The anxiety side of the coin:

Anxiety affects me in a large variety of ways, and one of the ways is by interacting with the depression just discussed. A lot of the crying fits are initiated by an anxiety trigger first or by the feeling I can't cope which is the anxiety speaking.

But there are other effects to anxiety. Physical, emotional, neurological.

To explain what an acute anxiety attack can feel like I want to go back to the last one I had before this. It is actually the only one I've had in the last 5 years, and it didn't worry me too much because it was well explained. I had been training as a runner (still am, or at least will be when I get home). I ran a few 5K races and then decided to join a friend of mine running an 8K technical race. I had no idea just how technical they meant it was. I'm pretty sure there's a blog post somewhere describing the comedy of errors that that race was, but suffice to say that by the time I was having an asthma attack 2 or more km from help and with no one else on the trail my anxiety was pretty high. Looking back it is really interesting to try to separate out the two attacks as they are so similar in certain effects - with either one I can't breathe. I feel panicked and scared and my lungs just won't work. I think I cycled back and forth between the two: the asthma causing an anxiety attack which kept me from regaining my breath so furthered the asthma attack. It was a horrible, horrible experience.

An acute anxiety attack always is. I stop being able to breathe, I have to fight for every breath into my body. I burst into tears and I can't stop moving. Or sometimes I can't start moving. I often keel over into the fetal position because my body stops being able to support it's own weight. Sometimes I think I'm going to die. I had a couple of these over the last few weeks, usually out of the eyes of anyone else. They are not pleasant.

So there's acute anxiety attacks. But what about just generalized high anxiety? Well that's where I am mostly at now. The depression is receding but the anxiety is still very very high. I wake up in the morning and it feels like a physical presence weighing down on me while at the same time my heart starts racing. The last couple days I have spent a couple hours in the morning focusing on nothing but breathing until that starts to feel like a normal activity again and I can start doing other things. From there the anxiety will ebb and flow during the day. Sometimes I am almost me, other times the weight comes back and I can't breathe. I become irrationally obsessed with things that are either not that big a deal or a fixable problem. But I can't see past them. So I sit and I breathe. And I breathe some more. And some more. And if that isn't helping I take a sedative and keep breathing. And eventually it recedes again and I can resume trying to solve the problems. If you get a really intense message from me it is probably during one of these crests of anxiety - I apologize.

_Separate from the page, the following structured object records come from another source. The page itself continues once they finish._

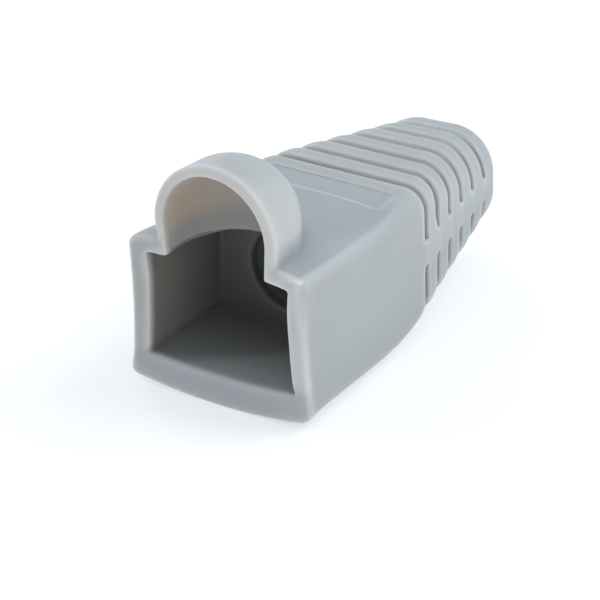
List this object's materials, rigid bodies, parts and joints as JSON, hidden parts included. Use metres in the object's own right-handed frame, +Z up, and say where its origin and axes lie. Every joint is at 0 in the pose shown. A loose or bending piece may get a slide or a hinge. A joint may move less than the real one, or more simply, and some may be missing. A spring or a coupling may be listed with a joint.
{
  "type": "rj45 strain relief boot",
  "caption": "One-piece soft boot for a modular network plug: rectangular mouth, domed latch hood, shallow top pocket and a tapered, grooved tail with a cable bore.",
  "frame": {"origin": "on the surface the boot stands on, under the middle of its bounding box", "axes": "+Y along the cable axis from the plug mouth to the cable end, +Z up towards the latch hood, +X to the right seen from the mouth"},
  "size_m": [0.0148, 0.03, 0.0182],
  "materials": {
    "soft_pvc": "soft moulded PVC, satin grey, slightly translucent at thin edges"
  },
  "bodies": {
    "root": {"boot": "soft_pvc"}
  },
  "joints": []
}
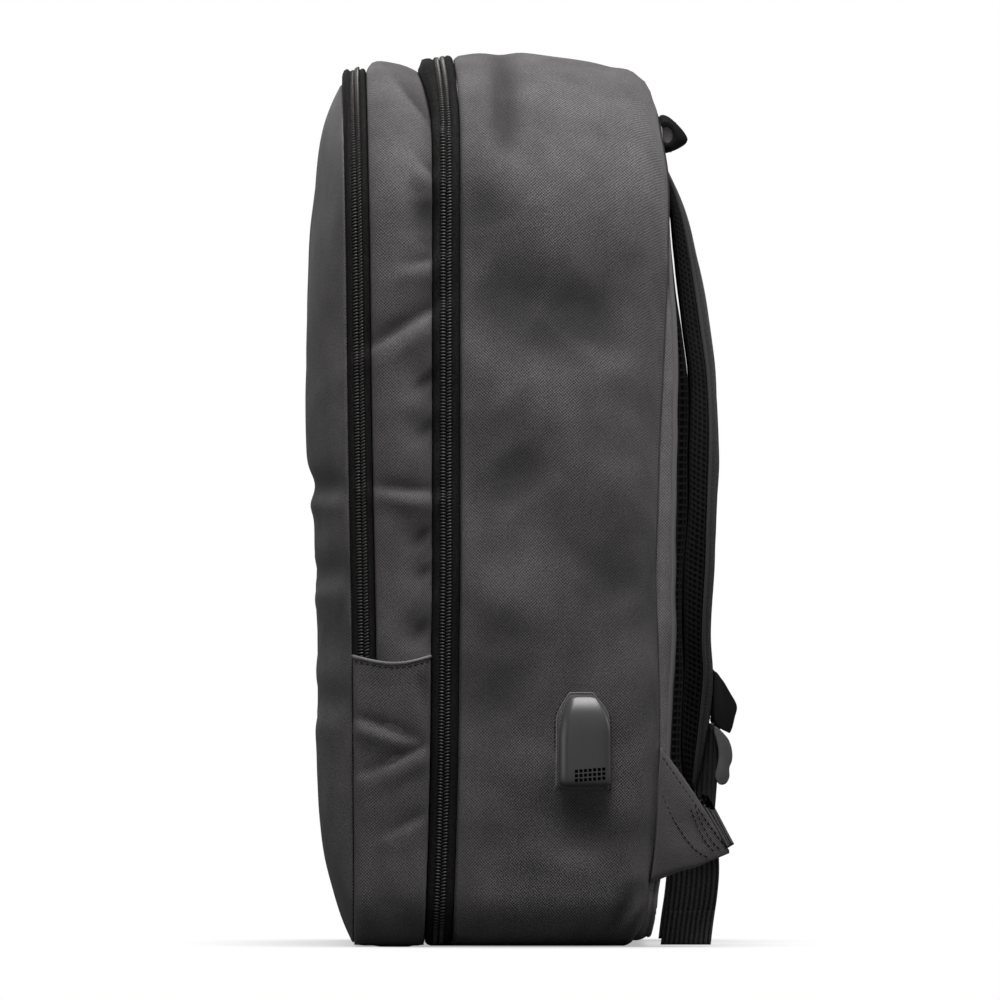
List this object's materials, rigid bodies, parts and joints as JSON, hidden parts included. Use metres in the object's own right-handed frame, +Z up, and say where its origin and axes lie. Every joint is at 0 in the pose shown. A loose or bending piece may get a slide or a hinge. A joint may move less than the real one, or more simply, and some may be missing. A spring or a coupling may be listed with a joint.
{
  "type": "laptop backpack",
  "caption": "Upright padded laptop backpack with zipped compartments, shoulder straps, a grab handle and a port cover on its side.",
  "frame": {"origin": "middle of the bag's box, on the floor it stands on", "axes": "+Z up, -Y towards the front panel, +Y towards the back panel and the straps, +X towards the side with the port cover"},
  "size_m": [0.309, 0.2184, 0.4529],
  "materials": {
    "body_cloth": "dark grey woven polyester, coated on its back, over thin foam",
    "front_cloth": "dark grey woven polyester",
    "pocket_cloth": "dark grey woven polyester with a bound hem",
    "wing_cloth": "dark grey woven polyester, stitched",
    "patch_cloth": "dark grey woven polyester patch, stitched",
    "air_mesh": "black knitted spacer mesh",
    "strap_mesh": "black knitted spacer mesh under dark grey cloth",
    "handle_cloth": "black padded cloth",
    "tab_cloth": "black folded cloth",
    "webbing": "black ribbed polypropylene webbing",
    "zip": "black zip tape with a nylon coil",
    "slider_metal": "black painted zinc",
    "lock_plastic": "dark grey moulded acetal",
    "cover_plastic": "dark grey moulded plastic, satin"
  },
  "bodies": {
    "root": {"main_shell": "body_cloth", "back_panel": "air_mesh", "middle_gusset": "body_cloth", "front_panel": "front_cloth", "main_zip": "zip", "front_zip": "zip", "main_zip_slider": "slider_metal", "front_zip_slider": "slider_metal", "usb_surround": "patch_cloth", "usb_cover": "cover_plastic", "top_handle": "handle_cloth", "side_pocket_right": "pocket_cloth", "side_pocket_left": "pocket_cloth", "strap_right": "strap_mesh", "strap_left": "strap_mesh", "strap_tab_right": "tab_cloth", "strap_tab_left": "tab_cloth", "ladder_lock_right": "lock_plastic", "ladder_lock_left": "lock_plastic", "lower_webbing_right": "webbing", "lower_webbing_left": "webbing", "webbing_stub_right": "webbing", "webbing_stub_left": "webbing", "wing_right": "wing_cloth", "wing_left": "wing_cloth", "webbing_tail_right": "webbing", "webbing_tail_left": "webbing"}
  },
  "joints": []
}
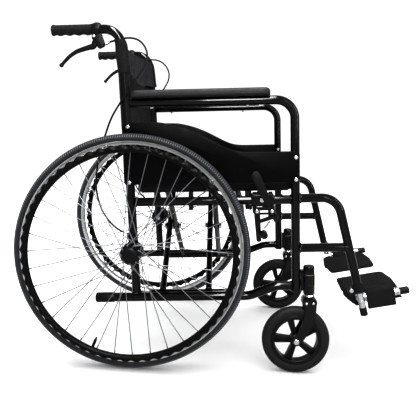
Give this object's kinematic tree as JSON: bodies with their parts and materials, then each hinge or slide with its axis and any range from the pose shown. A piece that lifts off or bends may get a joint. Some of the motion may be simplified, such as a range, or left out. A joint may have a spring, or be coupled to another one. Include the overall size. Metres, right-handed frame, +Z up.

I hope that gives you an insight into what it is like for a person (or at least this person) battling depression and anxiety. A lot of people ask how they can help - keep in touch with me. Even if you don't know what to say, send me random thoughts and messages. The more connected to people I feel the more I stay in the low anxiety zone.

2 comments:

  1. I have been there and really do understand. For a long time I was diagnosed as suffering from depression...had some humdinger anxiety experiences, too. I believe (IMHO) that those are the worst, worse than anything else you can experience, in the lexicon of mental health challenges. Now I am being treated for bipolar and that fits my scenario much better...and the meds help me, too. I hope that you have a good psychiatrist to help you with medications, a great therapist for you to talk through the incidents and to get clear with, and lots of support from friends and loved one.